MCA was the smooth yet scratchy voice of trio rap group "Beastie Boys" who emerged from the New York punk scene to create one of the greatest hip hop albums of all time, Licensed to Ill.

It made me instantly go to to my iTunes and re-listen to classics like "Sabotage", "Fight for your right (to party)" and newer mastepieces like "Make Some Noise" which Yaunch helped produce and was too unwell to appear in the music video for.

The Beastie Boys were a group that I feel I can recognise with, mainly through their origins. Three scrawny Jewish boys from New York who began playing punk and then embodied the soul of hip hop and rap throughout the 80s and 90s when society said they shouldn't have. Rap evolved from African-American culture and the gritty bars spoke of hardships within the ghetoo and trying to make a dollar. The Beastie Boys epitomised the breakthrough of white America who began listening to rap and delivered their lyrics about getting drunk, having fun and getting girls over some of the greatest beats ever made. 

With such an iconic producer and musician dieing like Adam Yaunch, I fear for the direction rap and hip hop in general is headed. MCs and Rappers who used to have so much integrity and personality, as well as an image of being street and dangerous, have turned into chasers of Billboard popularity. It seems Snoop Dogg, Busta Rhymes and Sean Paul have all turned their backs on the skill of rhyming and producing heartfelt hip hop for success in the charts by collaberating with dance producers like David Guetta, making dance fuelled club records with no soul.

Modern MCs such as Flo Rida, Drake and British rap group N Dubz have created rap songs which have been amazingly popular and are always party favourites, but Hip Hop they are not.

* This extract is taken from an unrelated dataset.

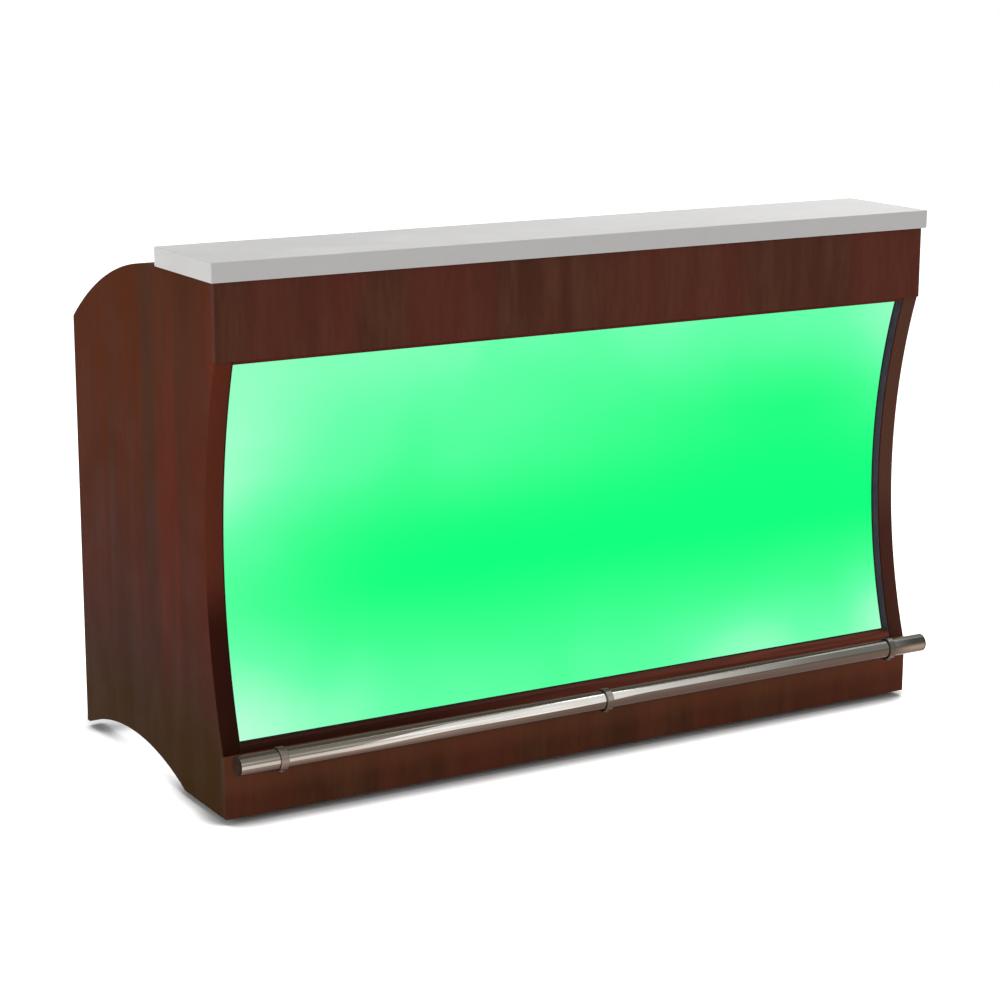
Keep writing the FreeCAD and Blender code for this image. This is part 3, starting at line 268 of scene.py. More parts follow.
def veneer_grain():
    """Straight grain of figure, streaks, lines and open pores, long in the direction of small stretch."""
    wires, given, wanted = shader_group(
        "Veneer grain",
        [
            ("Vector", VECTOR, None),
            ("Stretch", VECTOR, (10.0, 10.0, 0.9)),
            ("Deep", COLOUR, None),
            ("Pale", COLOUR, None),
            ("Red", COLOUR, None),
            ("Redness", FLOAT, 0.5),
            ("Seed", FLOAT, 0.0),
        ],
        [("Color", COLOUR), ("Height", FLOAT), ("Roughness", FLOAT)],
    )
    stretched = wires.vector("MULTIPLY", given["Vector"], given["Stretch"])
    place = wires.vector("ADD", stretched, given["Seed"])
    figure = wires.noise(place, 0.55, 2.0, 0.5, 0.6)
    streak = wires.noise(place, 2.1, 5.0, 0.6, 0.35)
    line = wires.noise(place, 11.0, 3.0, 0.6)
    pore = wires.noise(place, 46.0, 2.0, 0.5)
    body = wires.blend(wires.span(streak, 0.34, 0.66), given["Deep"], given["Pale"])
    red_share = wires.times(wires.span(figure, 0.36, 0.62), given["Redness"])
    reddened = wires.blend(red_share, body, given["Red"])
    lined = wires.blend(wires.span(line, 0.42, 0.68, 0.0, 0.32), reddened, given["Deep"])
    pores = wires.span(pore, 0.60, 0.70)
    wires.feed(wanted["Color"], wires.blend(wires.times(pores, 0.30), lined, given["Deep"]))
    ridges = wires.times(line, 0.4)
    wires.feed(wanted["Height"], wires.minus(ridges, pores))
    wires.feed(wanted["Roughness"], wires.span(streak, 0.3, 0.7, 0.40, 0.54))
    return wires.tree


def edge_wear():
    """Mask of edges that hands and feet rub, broken up by noise."""
    wires, given, wanted = shader_group(
        "Edge wear",
        [("Vector", VECTOR, None), ("Width", FLOAT, 0.002), ("Amount", FLOAT, 0.5)],
        [("Mask", FLOAT)],
    )
    rounded = wires.node("ShaderNodeBevel", {"Radius": given["Width"]}, samples=4).outputs["Normal"]
    straight = wires.node("ShaderNodeNewGeometry").outputs["True Normal"]
    bend = wires.minus(1.0, wires.vector("DOT_PRODUCT", rounded, straight))
    patches = wires.span(wires.noise(given["Vector"], 60.0, 3.0, 0.6), 0.40, 0.62)
    lightened = wires.times(wires.span(bend, 0.02, 0.20), patches)
    wires.feed(wanted["Mask"], wires.times(lightened, given["Amount"], clamp=True))
    return wires.tree


def handling_marks():
    """Roughness that drifts with wiping and smudges, and fine scratches that cross each other."""
    wires, given, wanted = shader_group(
        "Handling marks",
        [("Vector", VECTOR, None), ("Low", FLOAT, 0.3), ("High", FLOAT, 0.5)],
        [("Roughness", FLOAT), ("Scratches", FLOAT)],
    )
    smudge = wires.noise(given["Vector"], 6.0, 4.0, 0.6, 0.8)
    drift = wires.span(smudge, 0.32, 0.68)
    spread = wires.minus(given["High"], given["Low"])
    wires.feed(wanted["Roughness"], wires.plus(wires.times(drift, spread), given["Low"]))
    across = wires.noise(wires.vector("MULTIPLY", given["Vector"], (12.0, 420.0, 420.0)), 1.0, 1.0)
    along = wires.noise(wires.vector("MULTIPLY", given["Vector"], (380.0, 14.0, 14.0)), 1.0, 1.0)
    crossing = wires.sums("MAXIMUM", wires.span(across, 0.70, 0.78), wires.span(along, 0.72, 0.80))
    wires.feed(wanted["Scratches"], wires.times(crossing, drift))
    return wires.tree


def brushed_sheet():
    """Fine brushed lines, long in the direction of small stretch, with slow changes of shade."""
    wires, given, wanted = shader_group(
        "Brushed sheet",
        [
            ("Vector", VECTOR, None),
            ("Stretch", VECTOR, (4.0, 900.0, 900.0)),
            ("Color", COLOUR, None),
            ("Low", FLOAT, 0.24),
            ("High", FLOAT, 0.40),
        ],
        [("Color", COLOUR), ("Roughness", FLOAT), ("Height", FLOAT)],
    )
    place = wires.vector("MULTIPLY", given["Vector"], given["Stretch"])
    lines = wires.noise(place, 1.0, 3.0, 0.7)
    cloud = wires.noise(given["Vector"], 5.0, 3.0, 0.5)
    shade = wires.plus(wires.span(lines, 0.25, 0.75, 0.0, 0.16), wires.span(cloud, 0.3, 0.7, 0.0, 0.10))
    wires.feed(wanted["Color"], wires.blend(shade, given["Color"], (0.05, 0.05, 0.055, 1.0)))
    keys = {"Value": lines, "From Min": 0.25, "From Max": 0.75}
    keys.update({"To Min": given["Low"], "To Max": given["High"]})
    wires.feed(wanted["Roughness"], wires.node("ShaderNodeMapRange", keys).outputs["Result"])
    wires.feed(wanted["Height"], lines)
    return wires.tree


def settled_dust():
    """Mask of dust on faces that look up, thicker in patches."""
    wires, given, wanted = shader_group(
        "Settled dust",
        [("Vector", VECTOR, None), ("Amount", FLOAT, 0.3)],
        [("Mask", FLOAT)],
    )
    normal = wires.node("ShaderNodeNewGeometry").outputs["Normal"]
    level = wires.span(wires.axes(normal)["Z"], 0.35, 0.95)
    patches = wires.span(wires.noise(given["Vector"], 9.0, 5.0, 0.6), 0.35, 0.75)
    wires.feed(wanted["Mask"], wires.times(wires.times(level, patches), given["Amount"]))
    return wires.tree


def cast_surface():
    """Uneven skin of plated, moulded and coated parts: slow waves, fine orange peel and specks."""
    wires, given, wanted = shader_group(
        "Cast surface",
        [
            ("Vector", VECTOR, None),
            ("Color", COLOUR, None),
            ("Stain", COLOUR, None),
            ("Fineness", FLOAT, 260.0),
        ],
        [("Color", COLOUR), ("Height", FLOAT), ("Roughness", FLOAT)],
    )
    waves = wires.noise(given["Vector"], 30.0, 4.0, 0.6)
    peel = wires.node("ShaderNodeTexNoise", {"Vector": given["Vector"], "Scale": given["Fineness"]})
    specks = wires.span(wires.noise(given["Vector"], 900.0, 1.0), 0.70, 0.80)
    stained = wires.blend(wires.span(waves, 0.40, 0.72, 0.0, 0.5), given["Color"], given["Stain"])
    wires.feed(wanted["Color"], wires.blend(wires.times(specks, 0.4), stained, given["Stain"]))
    wires.feed(wanted["Height"], wires.plus(peel.outputs["Fac"], wires.times(waves, 0.5)))
    wires.feed(wanted["Roughness"], wires.span(waves, 0.3, 0.7, 0.0, 0.16))
    return wires.tree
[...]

Gone are the expletives that expressed anger; the clever word play and poetry that artists like Nas embodied have all but disappeared and beats struggle to compete with the reverberations of "Paul Revere" and loops of "Still Dre". 

There is, however, a glimmer of hope. Kanye West and Jay-Z's collaboration on the album "Watch the Throne" was sublime, almost every song a beautiful construction of beats, vocal ability and attitude that you would associate with a successful rapper from the hood. Rap collective OFWGKTA (Odd Future Wolf Gang Kill Them All) have been called a new Wu-Tang Clan after their immense online popularity and cult following. Their brand of horrorcore hip hop with violent lyrics, graphic images and extreme attitude has exploded over the past two years, turning them from a little known group based in L.A to worldwide superstars.

We may no longer have the street hustlers made good in the forms of Wu-Tang Clan, Jay-Z and Notorious BIG to remind us of where hip hop came from and to represent its soul, but perhaps that's because music changes and evolves. The old school ideas of Hip Hop and Rap are exactly that, old school. And on May 4th, when Adam Yaunch died, the outpouring of grief from the rap community and messages of love from greats within the genre, made it feel like Hip Hop had really died.